Der vorliegende Entwurf zum Europawahlprogramm schafft es, zentrale frauen-, gender- und queerpolitische Forderungen zu benennen und diese gleichzeitig in allen Politikfeldern zu mainstreamen – so zum Beispiel im Bereich von Außenpolitik mit dem Ziel, Frauen sowohl in der Entwicklungszusammenarbeit als auch in der Sicherheitspolitik stärker einzubinden. Zentrale Punkte wie Gender Budgeting, Antidiskriminierungspolitik, Entgeltgleichheit oder eine verbindliche Frauenquote in Aufsichtsräten werden als Forderungen nach vorne gestellt.

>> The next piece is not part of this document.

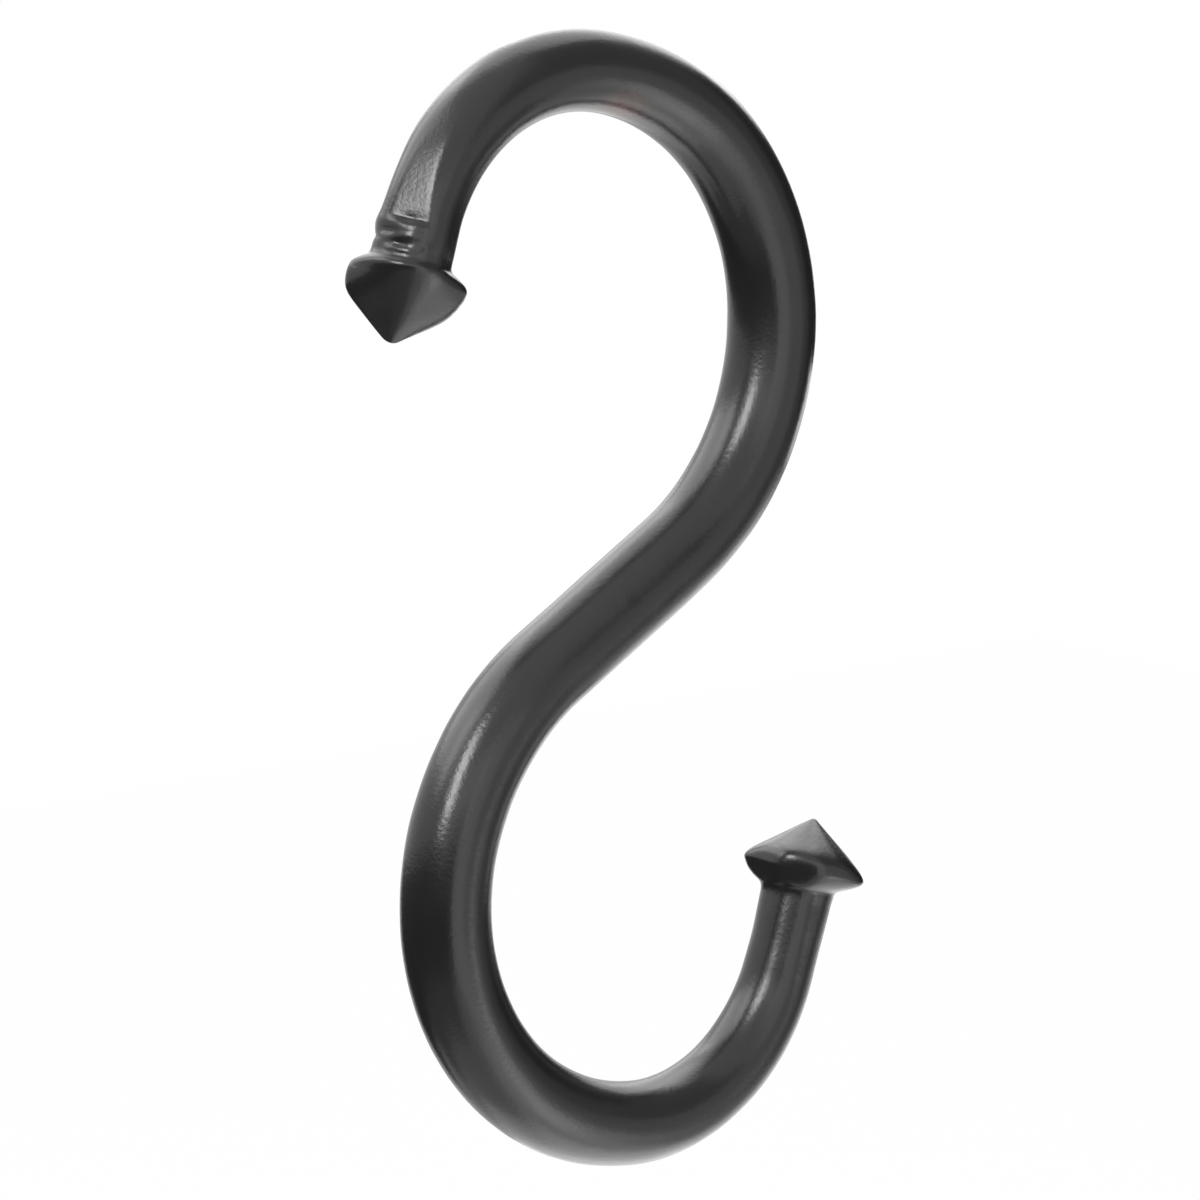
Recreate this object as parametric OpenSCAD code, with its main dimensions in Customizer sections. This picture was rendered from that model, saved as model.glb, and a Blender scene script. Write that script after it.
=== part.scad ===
// S hook in one cast piece: a round bar bent into an S, with a small square point at each end.
// The S lies in the XZ plane and hangs upright. The origin is the seat inside the upper hook,
// where a rail bears. Each arm runs from the middle of the S: a straight half of the diagonal,
// the main bend, a tighter bend, a short straight, then the collar and the pointed head.

/* [Bar] */
// Diameter of the bar along the diagonal
bar_d = 8; // [5:0.1:14]
// Diameter of the upper arm at its collar
upper_tip_d = 6.85; // [4:0.05:12]
// Diameter of the lower arm at its collar
lower_tip_d = 6.6; // [4:0.05:12]
// Length over which the upper arm tapers
upper_taper_len = 74; // [10:1:90]
// Length over which the lower arm tapers
lower_taper_len = 48; // [10:1:90]

/* [Bends] */
// Length of the straight diagonal in the middle
diagonal_len = 16.4; // [4:0.1:60]
// Angle of the diagonal above the horizontal
diagonal_angle = 31; // [10:1:50]
// Radius of the main bends, to the middle of the bar
bend_r = 23.4; // [16:0.1:60]
// Turn of each main bend
bend_angle = 142; // [110:1:160]
// Radius of the upper arm's tighter bend
upper_tip_r = 17.1; // [12:0.1:40]
// Radius of the lower arm's tighter bend
lower_tip_r = 16.3; // [12:0.1:40]
// Turn of each tighter bend
tip_angle = 79.5; // [40:0.5:100]
// Straight length before the upper collar
upper_tip_len = 1.5; // [0.5:0.1:20]
// Straight length before the lower collar
lower_tip_len = 6.5; // [0.5:0.1:20]

/* [Squared ends] */
// How square the upper arm is at its collar, from 0 for round to 1 for sharp corners
upper_arm_square = 0.62; // [0:0.01:0.9]
// How square the lower arm is at its collar
lower_arm_square = 0.3; // [0:0.01:0.9]
// Length over which the upper arm goes from round to square
upper_square_len = 17; // [4:0.5:40]
// Length over which the lower arm goes from round to square
lower_square_len = 12; // [4:0.5:40]
// Turn of the upper head's corners about the arm
upper_head_turn = -12; // [-45:1:45]
// Turn of the lower head's corners about the arm
lower_head_turn = -7; // [-45:1:45]

/* [Heads] */
// Length of the collar between the upper arm and its head
upper_collar_len = 2.2; // [1:0.1:8]
// Length of the collar between the lower arm and its head
lower_collar_len = 1.1; // [1:0.1:8]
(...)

Das Programm ist solide, ein paar Dinge kann man immer verbessern (so sollten in allen Beitrittsverhandlungen die Rechte von LGTBQ eine zentrale Rolle spielen), aber im Wesentlichen zeigt dieses Europawahlprogramm einmal mehr, dass wir Grünen immer noch die progressive, feministische Partei sind und uns auf allen Ebenen – von der Kommune bis nach Europa – für Emanzipation und gleiche Rechte stark machen.

Gendergerecht investieren

Allerdings gibt es zwei Punkte, die wir in europapolitischen Diskussionen – gerade vor dem Hintergrund der Krise und erstarkenden nationalistischen und reaktionären Bewegungen in Europa – im Hinterkopf behalten sollten:

Wenn wir über den Green New Deal sprechen und ein Investitionsprogramm für den Süden Europas fordern, dann müssen wir im Blick behalten, dass nicht unter dem Titel “Grüne Reindustrialisierung” ausschließlich in die Stahlindustrie zur Herstellung von Windräder investiert wird. Wir müssen aufmerksam sein, dass – wie in unseren Forderungen für ein Gender Budgeting – Frauen und Männer gleich von diesen Investionen profitieren und nicht nur Jobs in Branchen geschaffen werden, in denen 90 % Männer arbeiten. Viele der Kürzungen, die gerade im Zuge der rigiden Sparpolitik in den Krisenstaaten durchgesetzt worden sind, betreffen klassisch “weibliche” Berufsfelder: Den Gesundheitsbereich, die Bildung und den Sozialsektor. Deshalb darf die soziale Dimension des Green New Deal nicht in den Hintergrund rücken, sondern muss von uns Grünen europaweit unterstützt werden.

3, 2, 1 … action

Um neuen Schwung in die Frauen- und Queerpolitik in Europa zu bringen, brauchen wir außerdem nicht nur ein gutes Programm, sondern müssen vor allem im Wahlkampf sichtbar sein und Bündnisse schmieden. Gerade wenn in vielen europäischen Ländern – wie in Kroatien – reaktionäre und anti-europäische Kräfte stärker werden, müssen wir als Bewegungspartei und progressive Kraft, laut und klar unsere Forderungen kommunizieren.

Mit Gewerkschaften am Equal-pay-day, bei dem Deutschland immer noch europäisches Schlusslicht ist. Mit Frauenverbänden am Weltfrauentag, um Themen wie Gewaltschutz und eigenständige Existenzsicherung zentral in der öffentlichen Debatte zu positionieren. Und mit zivilgesellschaftlichen Organisationen europaweit, ob auf der Straße bei der Unterstützung von CSDs zur Durchsetzung von LGTBQ-Rechten oder bei Veranstaltungen zu Vernetzung und Austausch.

Nur wenn wir uns im Europawahlkampf und darüber hinaus aktivistisch mit der europäischen Zivilgesellschaft verbünden und mit queer-feministischen Bewegungen für unsere Forderungen auf die Straße gehen, werden wir es schaffen, unsere Forderungen umzusetzen und eine emanzipatorische Gesellschaft Wirklichkeit werden zu lassen.

Deshalb: Auf in einen aktionistischen, queer-feministischen Wahlkampf!